### Supplied material ###
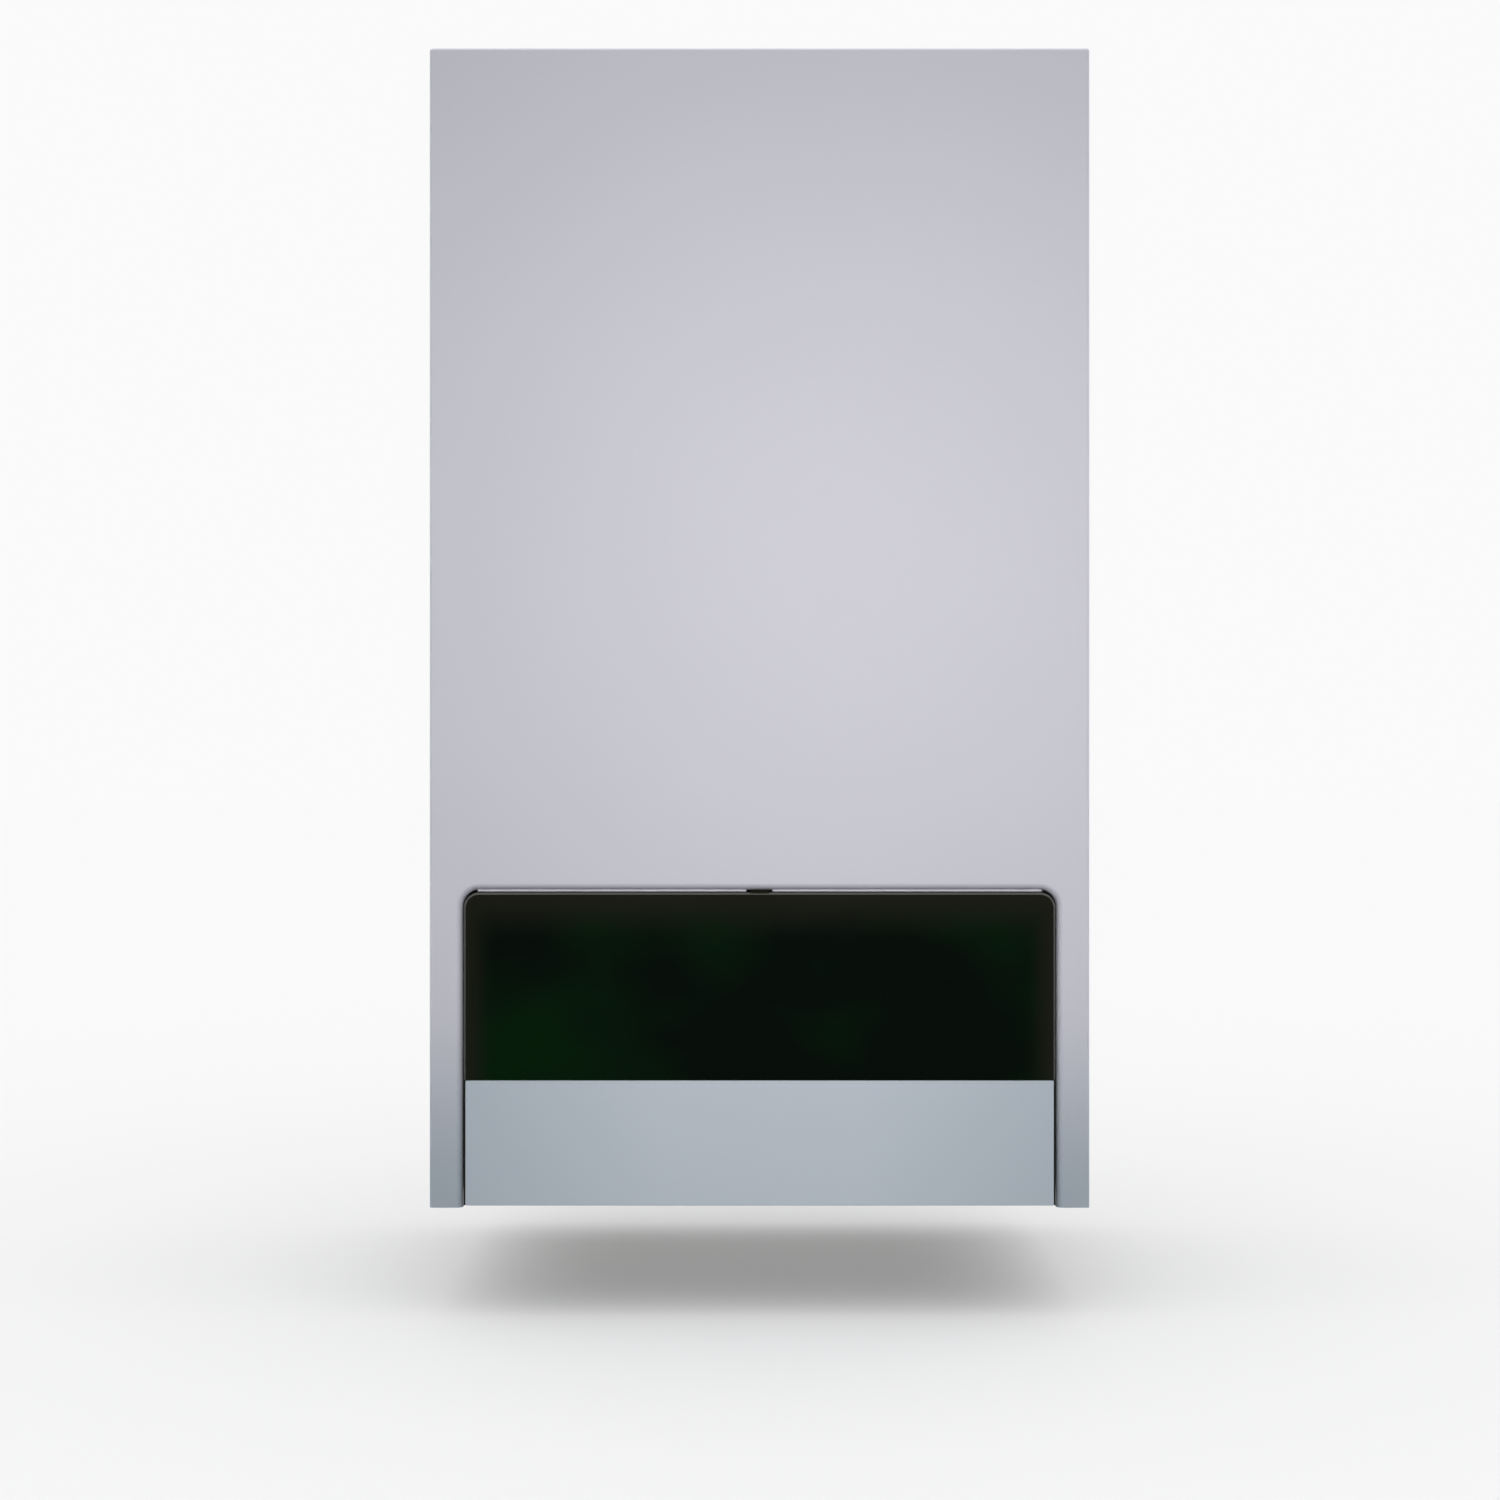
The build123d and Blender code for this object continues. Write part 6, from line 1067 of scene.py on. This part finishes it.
class BOILER_OT_stage(bpy.types.Operator):
    """Floor, soft lamps, world and camera"""

    bl_idname = "boiler.stage"
    bl_label = "Stage"

    def execute(self, context):
        sizes = context.scene.boiler_sizes
        self.floor(sizes.floor_drop)
        self.world()
        self.sky(strength=2.78, width_degrees=120.0, lean_degrees=8.0)
        self.softbox("softbox_front", (0.08, -2.8, 0.62), (0.065, -0.3, 0.38), size=0.7,
                     spread_degrees=25.0, power=0.66, colour=(1.0, 0.95, 0.97), gloss=True)
        self.softbox("softbox_left", (-2.5, -0.7, 0.65), (0.0, -0.15, 0.35), size=1.4,
                     spread_degrees=70.0, power=1.6, gloss=True)
        self.softbox("softbox_right", (2.5, -0.7, 0.65), (0.0, -0.15, 0.35), size=1.4,
                     spread_degrees=70.0, power=2.0, gloss=True)
        self.softbox("softbox_rear", (0.5, 2.8, 1.1), (0.0, -0.1, 0.35), size=0.9,
                     spread_degrees=60.0, power=3.0)
        self.camera(sizes)
        context.scene.view_settings.view_transform = "Standard"
        return {"FINISHED"}

    def camera(self, sizes):
        """A camera that looks level at the casing, with the lens that takes in the asked width there."""
        camera = bpy.data.cameras.new("camera")
        camera.sensor_width = 36.0
        camera.lens = 36.0 * sizes.camera_distance / sizes.view_width
        camera.clip_start, camera.clip_end = 0.01, 50.0
        holder = bpy.data.objects.new("camera", camera)
        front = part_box("front_casing")[0].y
        holder.location = (sizes.camera_side, front - sizes.camera_distance, sizes.camera_height)
        holder.rotation_euler = (math.pi / 2, 0.0, 0.0)
        bpy.context.scene.collection.objects.link(holder)
        bpy.context.scene.camera = holder

    def floor(self, drop):
        """A flat pale floor: white to the camera and in reflections, a softer grey as a light source.

        Its collection is left out of what the softboxes light.
        """
        material = bpy.data.materials.new("pale_studio_floor")
        material.use_nodes = True
        tree = material.node_tree
        tree.nodes.clear()
        seen = self.seen_by_eye(tree)
        dim, bright = linear("#5c676b"), linear("#f2f2f2")
        tint = add_node(tree, "ShaderNodeMix", {"Factor": seen, "A": dim, "B": bright}, data_type="RGBA")
        matt = add_node(tree, "ShaderNodeBsdfDiffuse", {"Color": tint.outputs["Result"]}).outputs[0]
        glow = add_node(tree, "ShaderNodeEmission", {"Color": linear("#fafafa"), "Strength": 1.0}).outputs[0]
        share = add_node(tree, "ShaderNodeMath", {0: seen, 1: 0.25}, operation="MULTIPLY").outputs[0]
        mixed = add_node(tree, "ShaderNodeMixShader", {0: share, 1: matt, 2: glow}).outputs[0]
        add_node(tree, "ShaderNodeOutputMaterial", {"Surface": mixed})
        u, v = np.meshgrid(np.linspace(-15, 15, 3), np.linspace(-15, 15, 3), indexing="ij")
        points = np.stack((u, v, np.full_like(u, -drop)), axis=-1).reshape(-1, 3)
        index = np.arange(9).reshape(3, 3)
        corners = (index[:-1, :-1], index[1:, :-1], index[1:, 1:], index[:-1, 1:])
        mesh = bpy.data.meshes.new("studio_floor")
        mesh.from_pydata(points.tolist(), [], np.stack(corners, axis=-1).reshape(-1, 4).tolist())
        mesh.materials.append(material)
        piece = bpy.data.objects.new("studio_floor", mesh)
        bpy.context.scene.collection.objects.link(piece)
        self.unlit = bpy.data.collections.new("out_of_the_softboxes")
        self.unlit.objects.link(piece)
        self.unlit.collection_objects[0].light_linking.link_state = "EXCLUDE"

    def seen_by_eye(self, tree):
        """One for rays from the camera, a reflection or a clear pane, and nought for all others."""
        path = add_node(tree, "ShaderNodeLightPath").outputs
        seen = add_node(tree, "ShaderNodeMath", {0: path["Is Camera Ray"], 1: path["Is Glossy Ray"]},
                        operation="MAXIMUM").outputs[0]
        return add_node(tree, "ShaderNodeMath", {0: seen, 1: path["Is Transmission Ray"]},
                        operation="MAXIMUM").outputs[0]

    def world(self):
        """An even pale surround: white to the camera and in reflections, and a fill for everything else."""
        world = bpy.data.worlds.new("studio_surround")
        world.use_nodes = True
        tree = world.node_tree
        tree.nodes.clear()
        seen = self.seen_by_eye(tree)
        strength = add_node(tree, "ShaderNodeMapRange", {"Value": seen, "To Min": 0.2, "To Max": 1.0})
        back = add_node(tree, "ShaderNodeBackground", {"Color": linear("#fafafa"),
                                                       "Strength": strength.outputs[0]})
        add_node(tree, "ShaderNodeOutputWorld", {"Surface": back.outputs[0]})
        bpy.context.scene.world = world

    def sky(self, strength, width_degrees, lean_degrees):
        """A wide soft lamp above, a little in front, which gives the even floor and the broad shadow.

        Gloss and metal see the white surround in its place, so they come out at about their own colour.
        """
        light = bpy.data.lights.new("overhead", "SUN")
        light.energy, light.angle = strength, math.radians(width_degrees)
        lamp = bpy.data.objects.new("overhead", light)
        lamp.location = (0.0, 0.0, 3.0)
        lamp.visible_glossy = False
        lamp.rotation_euler = (math.radians(lean_degrees), 0.0, 0.0)
        bpy.context.scene.collection.objects.link(lamp)

    def softbox(self, name, place, aim, size, spread_degrees, power, colour=(1.0, 1.0, 1.0), gloss=False):
        """A square softbox with a grid in front, so its light falls off round the point that it faces.

        One without gloss doesn't show in reflections: the rear one would glare on paint seen at a low angle.
        """
        light = bpy.data.lights.new(name, "AREA")
        light.shape, light.size, light.energy, light.color = "SQUARE", size, power, colour
        light.spread = math.radians(spread_degrees)
        lamp = bpy.data.objects.new(name, light)
        lamp.location = place
        lamp.rotation_euler = (Vector(aim) - Vector(place)).to_track_quat("-Z", "Y").to_euler()
        lamp.visible_camera = False
        lamp.visible_glossy = gloss
        lamp.light_linking.receiver_collection = self.unlit
        bpy.context.scene.collection.objects.link(lamp)


OPERATORS = (
    BOILER_OT_casing,
    BOILER_OT_flap,
    BOILER_OT_sheet_metal,
    BOILER_OT_water_side,
    BOILER_OT_controls,
    BOILER_OT_fascia_marks,
    BOILER_OT_gauge_face,
    BOILER_OT_display_figures,
    BOILER_OT_dial_pointers,
    BOILER_OT_pipe_threads,
    BOILER_OT_fittings,
    BOILER_OT_board_parts,
    BOILER_OT_stage,
)


class BOILER_PT_dressing(bpy.types.Panel):
    """Lists the boiler's finishes, fittings and stage"""

    bl_label = "Boiler"
    bl_space_type = "VIEW_3D"
    bl_region_type = "UI"
    bl_category = "Boiler"

    def draw(self, context):
        for name in BoilerColours.__annotations__:
            self.layout.prop(context.scene.boiler_colours, name)
        for name in BoilerSizes.__annotations__:
            self.layout.prop(context.scene.boiler_sizes, name)
        for operator in OPERATORS:
            self.layout.operator(operator.bl_idname)


CLASSES = (BoilerColours, BoilerSizes, *OPERATORS, BOILER_PT_dressing)


def register():
    for cls in CLASSES:
        bpy.utils.register_class(cls)
    bpy.types.Scene.boiler_colours = bpy.props.PointerProperty(type=BoilerColours)
    bpy.types.Scene.boiler_sizes = bpy.props.PointerProperty(type=BoilerSizes)


def unregister():
    del bpy.types.Scene.boiler_sizes
    del bpy.types.Scene.boiler_colours
    for cls in reversed(CLASSES):
        bpy.utils.unregister_class(cls)


def main():
    register()
    bpy.ops.boiler.casing()
    bpy.ops.boiler.flap()
    bpy.ops.boiler.sheet_metal()
    bpy.ops.boiler.water_side()
    bpy.ops.boiler.controls()
    bpy.ops.boiler.fascia_marks()
    bpy.ops.boiler.gauge_face()
    bpy.ops.boiler.display_figures()
    bpy.ops.boiler.dial_pointers()
    bpy.ops.boiler.pipe_threads()
    bpy.ops.boiler.fittings()
    bpy.ops.boiler.board_parts()
    bpy.ops.boiler.stage()


if __name__ == "__main__":
    main()
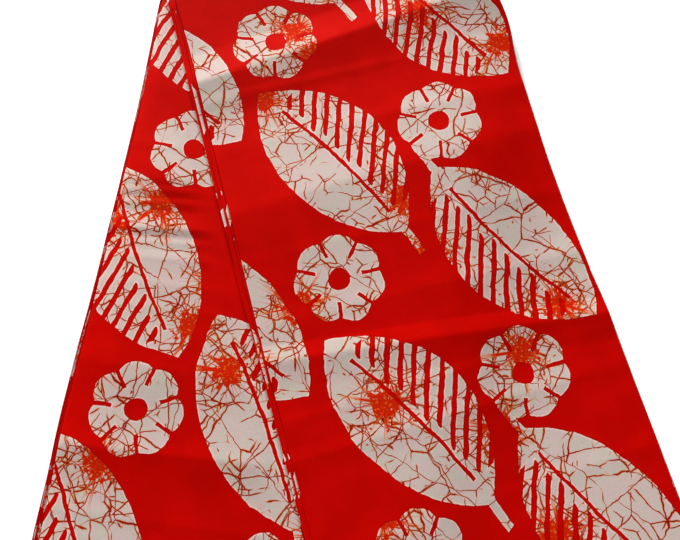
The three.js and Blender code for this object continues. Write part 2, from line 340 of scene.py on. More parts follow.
def ripple(point, size, seed):
    """A soft unevenness from -1 to 1, over about the given size."""
    return noise.noise(Vector((point.x / size, point.y / size, seed)))


def swell_height(leg, plan):
    """How much the rear leg swells between its left edge and the front leg."""
    if leg.side > 0:
        return 0.0
    along = leg.along(plan)
    inward = leg.across(plan) - leg.edge("left", along)
    clear = FRONT.edge("left", FRONT.along(plan)) - FRONT.across(plan) - LIP_MARGIN
    if clear <= 0 or inward <= 0:
        return 0.0
    height = REAR_SWELL[-1][1]
    for (start, low), (end, high) in zip(REAR_SWELL, REAR_SWELL[1:]):
        if along < end:
            height = lerp(low, high, eased((along - start) / (end - start)))
            break
    share = inward / (inward + clear)
    rise = share / SWELL_TOP if share < SWELL_TOP else (1 - share) / (1 - SWELL_TOP)
    return height * (1 - (1 - rise) ** 2)


def ply_end(leg, row, spot):
    """How far a hidden ply is drawn back towards the fold line near the end of its leg."""
    if spot.ply == 1 or spot.height > LAYERS_HEIGHT:
        return 0.0
    step = 1 if leg.side > 0 else REAR_END_STEP
    number = (spot.ply - 2) * step % len(PLY_ENDS)
    return PLY_ENDS[number] * clamp(1 - (1 - row.share) * LEG_LENGTH / PLY_END_REACH) ** 2


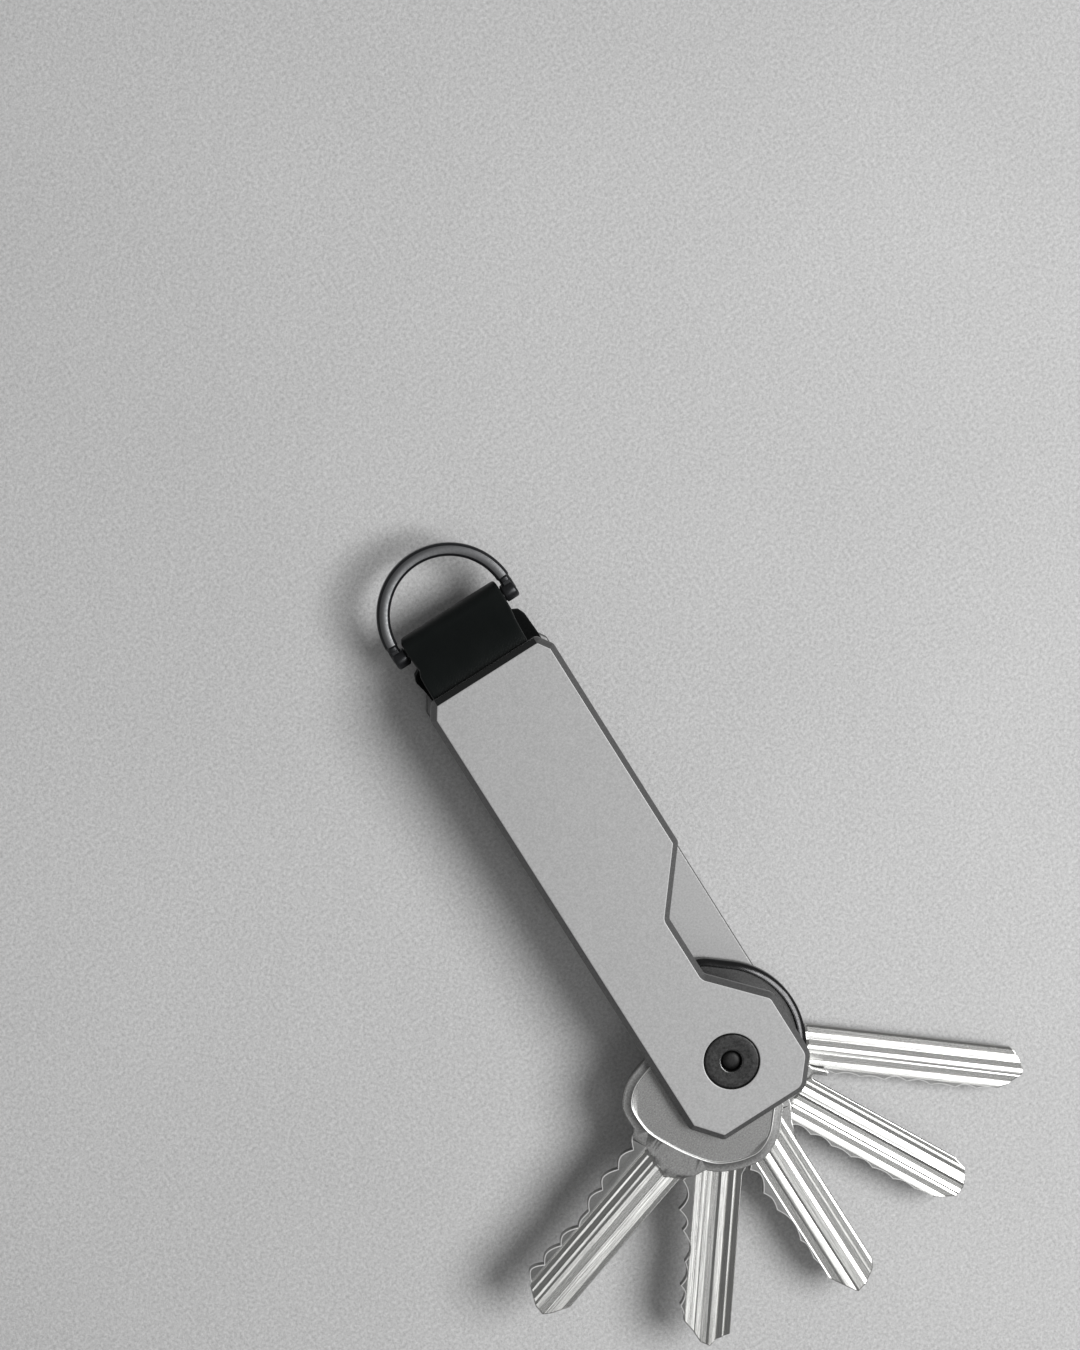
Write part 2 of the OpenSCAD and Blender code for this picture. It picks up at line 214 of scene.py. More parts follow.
###
## Required work
Write out every line of the listing that holds the word "this".

## Response
The build123d and Blender code for this object continues. Write part 6, from line 1067 of scene.py on. This part finishes it.
The three.js and Blender code for this object continues. Write part 2, from line 340 of scene.py on. More parts follow.
Write part 2 of the OpenSCAD and Blender code for this picture. It picks up at line 214 of scene.py. More parts follow.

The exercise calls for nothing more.